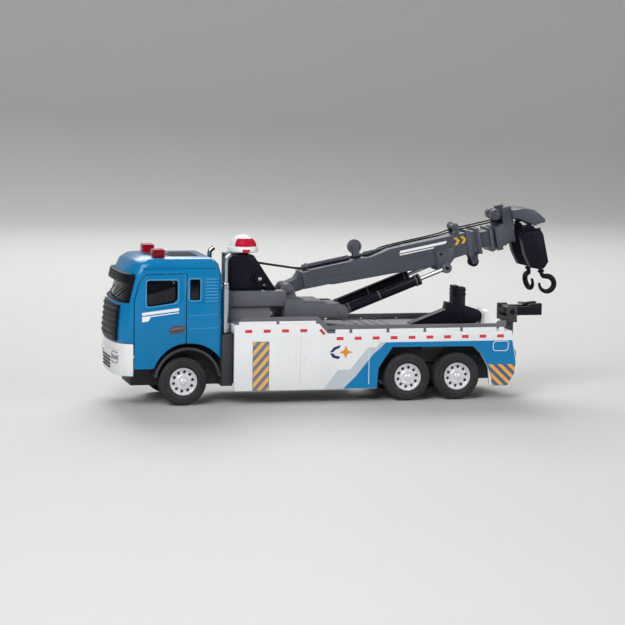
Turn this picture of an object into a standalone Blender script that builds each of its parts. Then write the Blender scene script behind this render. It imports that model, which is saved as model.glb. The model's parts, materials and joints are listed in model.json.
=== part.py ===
"""A toy tow truck: cab-over lorry, recovery body and slewing telescopic boom.

Sizes are in millimetres and are turned into metres as the meshes are made.
The front of the truck faces -X, its left side faces -Y, and z = 0 is the ground.
"""

import math

import bmesh
import bpy
from mathutils import Vector

MM = 0.001
LEFT, RIGHT = -1, 1
SIDES = (("left", LEFT), ("right", RIGHT))
GAP = 0.3

# Wheels and axles.
TYRE_R, TYRE_IN, TYRE_OUT = 13.0, 19.5, 29.0
RIM_R, TYRE_BORE_R = 7.5, 7.8
AXLE_R, AXLE_HALF, AXLE_HOLE_R = 1.0, 27.2, 1.35
FRONT_AXLE_X, MIDDLE_AXLE_X, REAR_AXLE_X = -90.0, 36.2, 64.8

# Cab.
CAB_HALF, CAB_WALL = 29.0, 1.5
CAB_LOW, CAB_ROOF = 20.3, 79.5
CAB_CORNER, CAB_CORNER_STEPS, CAB_ROUNDNESS = 11.0, 14, 2.8
# Height, front, half width and rear of the cab's outer surface.
CAB_LEVELS = (
    (14.0, -126.9, 29.0, -69.4),
    (40.0, -126.9, 29.0, -69.4),
    (55.0, -125.5, 29.0, -69.4),
    (71.0, -121.7, 29.0, -69.4),
    (77.0, -119.0, 28.2, -71.0),
    (79.5, -115.5, 25.5, -73.4),
)
DOOR_FRONT, DOOR_REAR, DOOR_TOP, DOOR_SEAM = -117.0, -88.8, 71.5, 0.35
ARCH_X, ARCH_R = -86.5, 21.0
BUMPER_TOP = 34.0

# Recovery body and deck.
BODY_HALF, BODY_WALL = 30.0, 1.6
BODY_FRONT, BODY_LOW = -62.3, 7.4
HIGH_TOP, LOW_TOP = 43.6, 38.1
STEP_FRONT, STEP_REAR = -14.9, -9.8
DECK_T, DECK_HALF = 0.9, 28.0
RAIL_IN, RAIL_OUT, RAIL_T = 26.4, 27.9, 2.2
HIGH_RAIL, LOW_RAIL = 47.4, 42.2

# Slewing superstructure.
SLEW_X = -14.5
SLAB_FRONT, SLAB_LOW, SLAB_TOP, SLAB_HALF = -63.0, 52.0, 60.3, 15.0
FRAME_LOW, FRAME_HALF, FRAME_REAR = 45.3, 17.0, 5.1
TOWER_LOW, TOWER_TOP, TOWER_HALF = 60.6, 79.7, 11.0
DRUM_X, DRUM_Z = -45.0, 67.0
BUTTON_X, BUTTON_LOW = -51.6, 80.9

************

### Problem statement
Only the lines from the top of the data through the line that contains "slewing telescopic boom." should be quoted, exactly as they stand.

### Result for this task
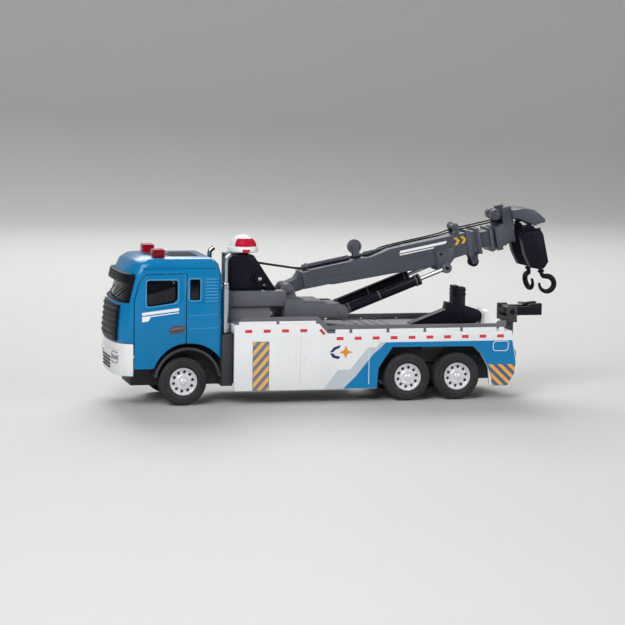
Turn this picture of an object into a standalone Blender script that builds each of its parts. Then write the Blender scene script behind this render. It imports that model, which is saved as model.glb. The model's parts, materials and joints are listed in model.json.
=== part.py ===
"""A toy tow truck: cab-over lorry, recovery body and slewing telescopic boom.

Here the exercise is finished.